Biography

George Parks Hitchcock was an American actor, poet, playwright, teacher, labor activist, publisher, and painter. He is best known for creating Kayak, a poetry magazine that he published as a one-man operation from 1964 to 1984. Equally important, Hitchcock published writers under the "Kayak" imprint including the first two books by Charles Simic, second books by Philip Levine and Raymond Carver, translations by W.S. Merwin, and early books by Robert Bly and James Tate.

Biography

Hitchcock was born in Hood River, Oregon, graduating in 1935 from the University of Oregon, where he was a reporter on the school newspaper. After college, he worked as a journalist for several labor movement periodicals, including The Western Worker and The People’s Daily World, simultaneously developing an interest in poetry which was fostered by Kenneth Rexroth. He joined the United States Merchant Marine during World War II, and worked as a cook and a waiter in the South Pacific.

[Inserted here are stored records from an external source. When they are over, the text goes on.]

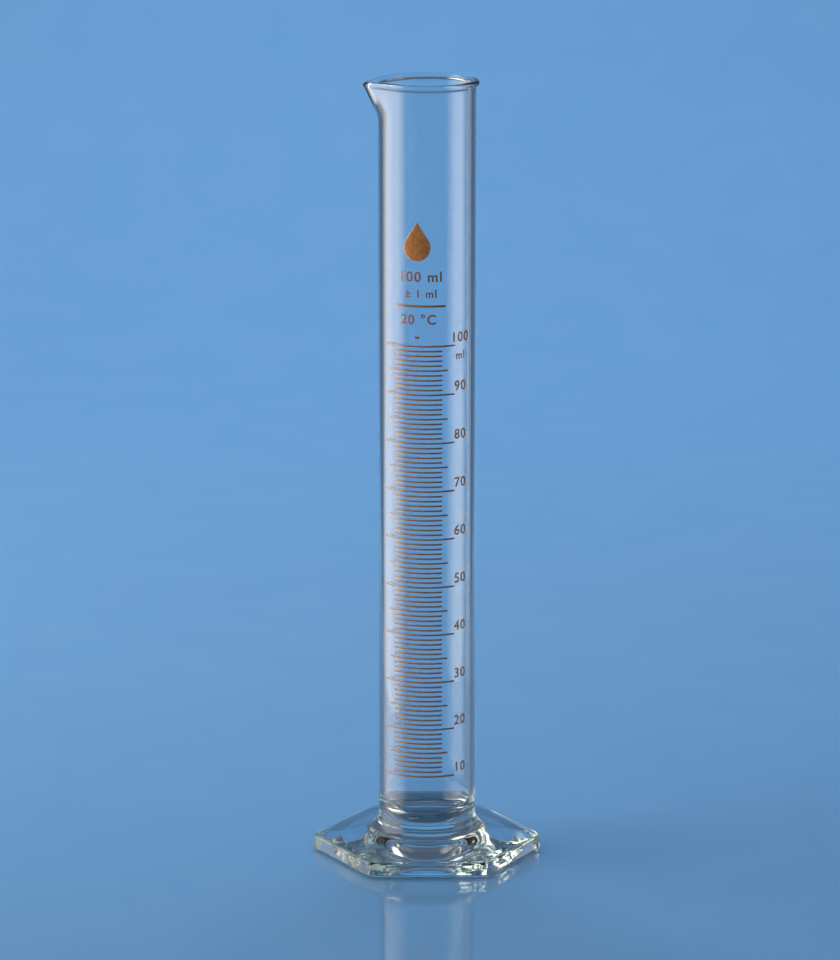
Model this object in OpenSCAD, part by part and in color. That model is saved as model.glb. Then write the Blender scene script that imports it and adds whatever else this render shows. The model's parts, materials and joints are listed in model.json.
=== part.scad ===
// Tall glass measuring cylinder with a pouring lip and a hexagonal foot.
// Millimetres, +Z up. The origin is the centre of the foot's underside, the lip points along -X,
// the scale faces -Y, and two corners of the foot lie on the X axis.

/* [Tube] */
// Height of the rim above the table
total_h = 256; // [245:1:280]
// Diameter of the bore, which sets the spacing of the scale
bore_d = 28.3; // [27.5:0.1:30]
// Thickness of the tube's wall
wall = 1.7; // [1.3:0.1:2.2]
// Height of the lowest point of the bore above the table
floor_z = 11; // [10:0.5:14]
// Radius of the rounded corner round the bottom of the bore
floor_corner_r = 9; // [4:0.5:12]

/* [Rim and lip] */
// How far the rim bead stands out from the tube
bead_proud = 0.9; // [0.4:0.1:1.4]
// Height of the rim bead
bead_h = 2.4; // [1.8:0.1:4]
// How far the lip reaches out beyond the tube
lip_reach = 5; // [3:0.5:7]
// Height over which the tube wall opens out into the lip
lip_h = 13; // [10:0.5:18]
// Radius of the lip's tip, seen from above
lip_tip_r = 4; // [3:0.5:5]
// How far the tip of the lip dips below the rim
lip_dip = 1; // [0.5:0.1:1.5]

/* [Foot] */
// Size of the hexagon from corner to opposite corner, before its corners are rounded
foot_across = 76; // [70:1:86]
// Radius of the hexagon's corners, seen from above
foot_corner_r = 4; // [2:0.5:6]
// Height of the foot's edge
foot_edge_h = 5; // [3:0.25:5.5]
// Bevel along the upper and lower edges of the foot
foot_bevel = 0.8; // [0.4:0.1:1.2]
// Height of the plane where the tube is fused to the foot
seam_z = 7.5; // [6.5:0.25:9]
// Radius of the hollow curve where the tube flares out to the foot
flare_r = 6; // [5:0.25:7]
// Diameter of the shallow hollow under the foot
hollow_d = 54; // [44:1:56]
// Depth of the hollow under the foot
hollow_h = 1.2; // [0.6:0.1:2]

/* [Scale] */
// Volume at the top line, in millilitres
capacity_ml = 100; // [50:10:100]
// Angle from the front of the cylinder to the middle of the scale, towards the lip
scale_turn = 12; // [0:1:30]
// Angle that a ten millilitre line covers round the tube
ten_ml_arc = 92; // [80:1:200]
// Angle that a five millilitre line covers
five_ml_arc = 74; // [66:1:78]
// Angle that a one millilitre line covers
one_ml_arc = 60; // [40:1:64]
// Width of each line
line_w = 0.55; // [0.2:0.05:0.6]
// Thickness of the fired enamel
enamel_t = 0.1; // [0.05:0.05:0.2]
// Height of the drop mark above the scale
drop_h = 12.5; // [6:0.5:14]
// Gap from the top line to the middle of the drop mark
drop_gap = 34; // [28:1:40]

/* [Hidden] */
$fn = 96;

bore_r = bore_d / 2;
tube_r = bore_r + wall;

// A bore with a rounded bottom holds a little less than one with a square bottom. The scale is
// counted from the height at which a square bottom would hold the same.
spandrel_area = (1 - PI / 4) * floor_corner_r ^ 2;
spandrel_offset = floor_corner_r * (10 - 3 * PI) / (12 - 3 * PI);
lost_volume = spandrel_area * 2 * PI * (bore_r - spandrel_offset);
bore_area = PI * bore_r ^ 2;
zero_z = floor_z + lost_volume / bore_area;
ml_h = 1000 / bore_area;
function level_z(ml) = zero_z + ml * ml_h;

// The flare turns through this angle, and so it runs out along a foot that slopes by 12 degrees.
flare_turn = 78;
flare_top_z = seam_z + flare_r * sin(flare_turn);
flare_end_r = tube_r + flare_r * (1 - cos(flare_turn));

// Points of a quarter or smaller arc, from angle a to angle b.
function arc(cx, cz, r, a, b, steps = 10) = [
    for (i = [0 : steps])
        let (t = a + (b - a) * i / steps)
        [cx + r * cos(t), cz + r * sin(t)]
];

lip_base_z = total_h - lip_h;
lip_tip_x = -(tube_r + lip_reach - lip_tip_r);
front = 270 - scale_turn;

// The sides of the mouth are upright in a narrow band below the rim.
band_h = 0.6;
band_z = total_h - band_h;
// Height of a disc that only gives hull() an outline.
slice_h = 0.2;
// How far a cutting shape passes the surface that it cuts.
overrun = 1;
// The widest part of the bead, as fractions of its height from its lower edge.
bead_widest = [0.3, 0.7];
// The lower edge of the bead stands this far out, so that it crosses the tube cleanly.
bead_step = 0.05;
// The hollow under the foot is narrower at its roof than at the table by this much.
hollow_taper = 2;
// Radius of the drop's belly, as a fraction of its height, and radius of its point.
drop_belly = 0.35;
drop_point_r = 0.25;

// A disc of the tube's section joined by hull() to one at the lip's tip.
module disc(z, h, r, x = 0) {
    translate([x, 0, z])
        cylinder(h = h, r = r);
}

// The outside of the opened mouth, with the tube at its lower end and the lip at its top.
module mouth_outside() {
    hull() {
        disc(lip_base_z, lip_h, tube_r);
        disc(band_z, band_h, lip_tip_r, lip_tip_x);
    }
}

module mouth_inside() {
    base_z = lip_base_z + wall / 2;
    hull() {
        disc(base_z, total_h + overrun - base_z, bore_r);
        disc(band_z, band_h + overrun, lip_tip_r - wall, lip_tip_x);
    }
}

// The bead runs round the rim and fades into the lip.
module rim_bead() {
    bead_r = tube_r + bead_proud;
    bead_z = total_h - bead_h;
    widest_h = bead_h * (bead_widest[1] - bead_widest[0]);
    hull() {
        disc(bead_z, slice_h, tube_r + bead_step);
        disc(bead_z + bead_h * bead_widest[0], widest_h, bead_r);
        disc(total_h - slice_h, slice_h, bead_r - bead_proud / 2);
        disc(band_z, band_h, lip_tip_r, lip_tip_x);
    }
}

// Trims the top of the lip to a slope, so that its tip is the lowest point of the rim.
module lip_trim() {
    slope = atan(lip_dip / (lip_reach + wall));
    translate([-bore_r, -tube_r, total_h])
        rotate([0, -slope, 0])
            translate([-2 * lip_reach - wall, 0, 0])
                cube([2 * lip_reach + wall, 2 * tube_r, lip_h]);
}

// Half section of the closed tube, from the seam up into the rim.
module tube_section() {
    polygon(concat(
        [[0, seam_z], [flare_end_r, seam_z]],
        arc(tube_r + flare_r, flare_top_z, flare_r, 180 + flare_turn, 180),
        [[tube_r, band_z - slice_h], [bore_r, band_z - slice_h]],
        arc(bore_r - floor_corner_r, floor_z + floor_corner_r, floor_corner_r, 0, -90),
        [[0, floor_z]]
    ));
}

module glass_tube() {
    color([0.74, 0.85, 0.95, 0.5])
    difference() {
        union() {
            rotate_extrude()
                tube_section();
            difference() {
                union() {
                    mouth_outside();
                    rim_bead();
                }
                translate([0, 0, lip_base_z - overrun])
                    cylinder(h = lip_h + 2 * overrun, r = bore_r);
            }
        }
        mouth_inside();
        lip_trim();
    }
}

// Hexagon with rounded corners. Its sides lie along those of a sharp hexagon of radius r.
module hexagon(r) {
    offset(r = foot_corner_r)
        circle(r = r - foot_corner_r * 2 / sqrt(3), $fn = 6);
}

module hexagonal_foot() {
    full_r = foot_across / 2;
    inset_r = full_r - foot_bevel;
    color([0.70, 0.80, 0.90, 0.5])
    difference() {
        hull() {
            linear_extrude(height = foot_bevel, scale = full_r / inset_r)
                hexagon(inset_r);
            translate([0, 0, foot_edge_h - foot_bevel])
                linear_extrude(height = foot_bevel, scale = inset_r / full_r)
                    hexagon(full_r);
            cylinder(h = seam_z, r = flare_end_r);
        }
        translate([0, 0, -overrun])
            cylinder(
                h = overrun + hollow_h,
                d1 = hollow_d + hollow_taper * overrun / hollow_h,
                d2 = hollow_d - hollow_taper
            );
    }
}

// One line of enamel on the tube: an arc centred on the scale.
module line(z, angle) {
    translate([0, 0, z - line_w / 2])
        rotate([0, 0, front - angle / 2])
            rotate_extrude(angle = angle)
                translate([tube_r, 0])
                    square([enamel_t, line_w]);
}

module ten_ml_lines() {
    color([0.55, 0.33, 0.14])
    for (ml = [10 : 10 : capacity_ml])
        line(level_z(ml), ten_ml_arc);
}

module five_ml_lines() {
    color([0.55, 0.33, 0.14])
    for (ml = [15 : 10 : capacity_ml])
        line(level_z(ml), five_ml_arc);
}

// Every whole millilitre from the ten line up that isn't a multiple of five.
module one_ml_lines() {
    color([0.55, 0.33, 0.14])
    for (ml = [10 : capacity_ml])
        if (ml % 5 != 0)
            line(level_z(ml), one_ml_arc);
}

// Outline of a falling drop, centred on the origin, with its point up.
module drop_outline() {
    belly_r = drop_h * drop_belly;
    hull() {
        translate([0, belly_r - drop_h / 2])
            circle(r = belly_r, $fn = 48);
        translate([0, drop_h / 2 - drop_point_r])
            circle(r = drop_point_r, $fn = 16);
    }
}

module drop_mark() {
    color([0.62, 0.36, 0.12])
    translate([0, 0, level_z(capacity_ml) + drop_gap])
        intersection() {
            rotate([0, 0, front + 90])
                rotate([90, 0, 0])
                    linear_extrude(height = 2 * tube_r)
                        drop_outline();
            translate([0, 0, -drop_h])
                difference() {
                    cylinder(h = 2 * drop_h, r = tube_r + enamel_t);
                    translate([0, 0, -overrun])
                        cylinder(h = 2 * (drop_h + overrun), r = tube_r);
                }
        }
}

glass_tube();
hexagonal_foot();
ten_ml_lines();
five_ml_lines();
one_ml_lines();
drop_mark();
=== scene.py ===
"""A tall glass measuring cylinder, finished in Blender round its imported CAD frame. Metres, +Z up."""

import json
import math

import bmesh
import bpy
import numpy as np
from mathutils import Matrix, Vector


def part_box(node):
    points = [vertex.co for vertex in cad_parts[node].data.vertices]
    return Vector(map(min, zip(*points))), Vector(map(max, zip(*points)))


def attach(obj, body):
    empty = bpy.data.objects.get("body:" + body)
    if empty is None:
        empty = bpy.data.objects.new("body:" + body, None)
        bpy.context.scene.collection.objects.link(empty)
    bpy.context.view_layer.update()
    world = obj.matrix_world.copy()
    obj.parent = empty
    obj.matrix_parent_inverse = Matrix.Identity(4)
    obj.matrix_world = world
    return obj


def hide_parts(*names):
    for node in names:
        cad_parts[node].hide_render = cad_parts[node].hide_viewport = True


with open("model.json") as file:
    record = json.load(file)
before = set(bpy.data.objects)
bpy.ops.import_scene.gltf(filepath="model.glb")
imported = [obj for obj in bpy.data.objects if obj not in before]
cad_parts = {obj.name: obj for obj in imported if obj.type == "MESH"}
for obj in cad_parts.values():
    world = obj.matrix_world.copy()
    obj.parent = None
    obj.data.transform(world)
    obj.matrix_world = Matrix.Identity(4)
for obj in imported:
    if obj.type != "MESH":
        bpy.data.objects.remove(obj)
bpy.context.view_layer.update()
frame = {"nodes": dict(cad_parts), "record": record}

MM = 0.001

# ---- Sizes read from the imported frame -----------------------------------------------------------


def nearest_and_farthest(node):
    """The smallest and largest distance of a CAD node's corners from the tube's axis."""
    corners = frame["nodes"][node].data.vertices
    distances = [math.hypot(v.co.x, v.co.y) for v in corners]
    return min(distances), max(distances)


tube_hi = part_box("glass_tube")[1]
foot_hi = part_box("hexagonal_foot")[1]
ten_lo, ten_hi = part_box("ten_ml_lines")
drop_lo, drop_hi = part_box("drop_mark")
mounts = {m["name"]: m for m in frame["record"]["mounts"]}

RIM_Z = tube_hi.z
SEAM_Z = foot_hi.z
FLARE_END_R = tube_hi.y
BORE_R = mounts["measuring_bore"]["dims"]["r_mm"] * MM
TUBE_R = nearest_and_farthest("one_ml_lines")[0]
WALL = TUBE_R - BORE_R
FOOT_FLAT = foot_hi.y
FOOT_TIP = foot_hi.x
FOOT_CORNER_R = (FOOT_FLAT * 2 / math.sqrt(3) - FOOT_TIP) / (2 / math.sqrt(3) - 1)

# ---- Sizes that the frame doesn't state, as in the CAD source -----------------------------------

FLOOR_Z = 11 * MM
FLOOR_CORNER_R = 9 * MM
FLARE_R = 6 * MM
FLARE_TURN = math.radians(78)
BEAD_PROUD = 0.9 * MM
BEAD_H = 2.4 * MM
LIP_H = 13 * MM
LIP_REACH = 5 * MM
LIP_TIP_R = 4 * MM
LIP_DIP = 1 * MM
LIP_BASE_Z = RIM_Z - LIP_H
FOOT_EDGE_H = 5 * MM
HOLLOW_R = 27 * MM
HOLLOW_H = 1.2 * MM
LINE_W = 0.55 * MM
DROP_BELLY = 0.35

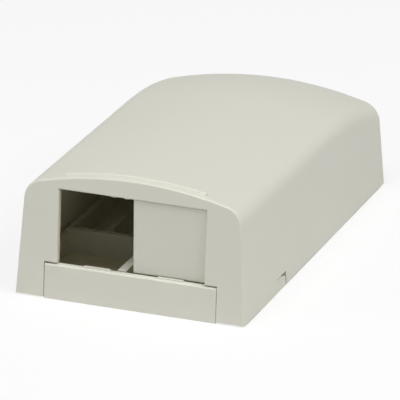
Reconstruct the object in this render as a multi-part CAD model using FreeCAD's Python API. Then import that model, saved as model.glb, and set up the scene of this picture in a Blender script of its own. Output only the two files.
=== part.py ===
import FreeCAD, Part
import math
import os

# Surface mount jack box, two ports, with a blank in the right-hand port.
# All sizes are in millimetres. X runs across the box, the ports face -Y, and Z is up.
# The origin is on the underside of the base, under the middle of the box.

# Outer form of the cover
COVER_WIDTH = 46.5
COVER_LENGTH = 81.8
COVER_HEIGHT = 25.6
WALL_LEAN_DEG = 3.8
CROWN_RADIUS = 77.6
SHOULDER_RADIUS = 4.0
RIDGE_FALL_DEG = 0.96
REAR_CURVE_RADIUS = 87.0
REAR_CURVE_RUN = 28.8
FRONT_EDGE_RADIUS = 0.35
REAR_EDGE_RADIUS = 1.0
COVER_FOOT_GAP = 0.25

# Cover walls
FRONT_WALL = 1.3
SIDE_WALL = 1.7
REAR_WALL = 1.7
TOP_WALL = 1.7

# Ports and the opening in the cover's front wall
PORT_PITCH = 14.9
PORT_COUNT = 2
LINTEL_HEIGHT = 3.66
WINDOW_RIM_RADIUS = 0.3
LINTEL_LEDGE_DEPTH = 1.4
LINTEL_NUB_XS = (-3.9, -1.2)
LINTEL_NUB_WIDTH = 0.9
LINTEL_NUB_DROP = 0.15
LINTEL_NUB_SET_BACK = 0.3

# Low lip moulded on top of the cover behind its front edge
LIP_WIDTH = 28.4
LIP_START = 0.35
LIP_RUN = 1.7
LIP_RISE = 0.35
LIP_ROOT_DEPTH = 0.05
LIP_BEAD_RADIUS = 0.4
LIP_BEAD_RISE = 0.15

# Pry notch in the foot of each side wall of the cover
PRY_SET_BACK = 20.7
PRY_LENGTH = 5.6
PRY_TOP_Z = 2.82

# Catch nose on each side rail of the base and its pocket in the cover
CATCH_NOSE_LENGTH = 4.0
CATCH_NOSE_LOW_Z = 4.4
CATCH_NOSE_HIGH_Z = 6.2
CATCH_NOSE_REACH = 0.15
CATCH_POCKET_DEPTH = 0.6
CATCH_POCKET_PLAY = 0.4

# Break-out for a cable in the foot of the cover's rear wall
BREAKOUT_WIDTH = 12.0
BREAKOUT_HEIGHT = 9.0
BREAKOUT_GROOVE = 0.7
BREAKOUT_SKIN = 0.5

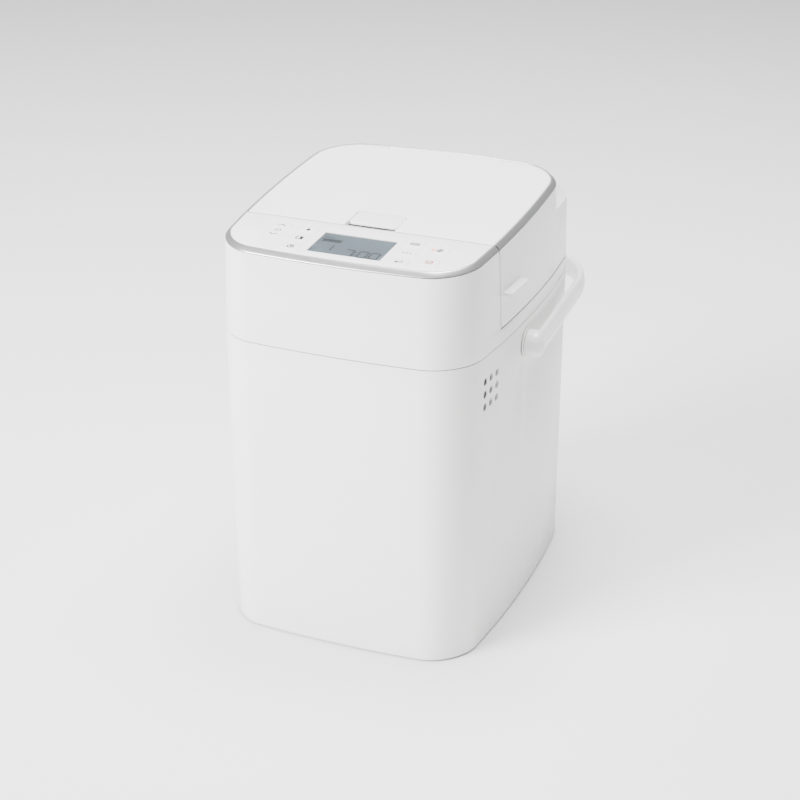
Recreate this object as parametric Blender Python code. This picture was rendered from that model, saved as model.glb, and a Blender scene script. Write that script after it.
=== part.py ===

After the war, he became more active in the labor movement, working to organize dairy workers in California and teaching at the California Labor School. Later, he became active in the San Francisco theater scene, writing plays and acting with the Actor's Workshop and the Interplayers while working as a landscape gardener.

While performing at the Oregon Shakespeare Festival in 1957, Hitchcock was called to testify before the House Un-American Activities Committee, where in response to a question asking him his profession, he responded, "I am a gardener. I do underground work on plants". He refused to answer any further questions "on the grounds that this hearing is a big bore and waste of the public's money".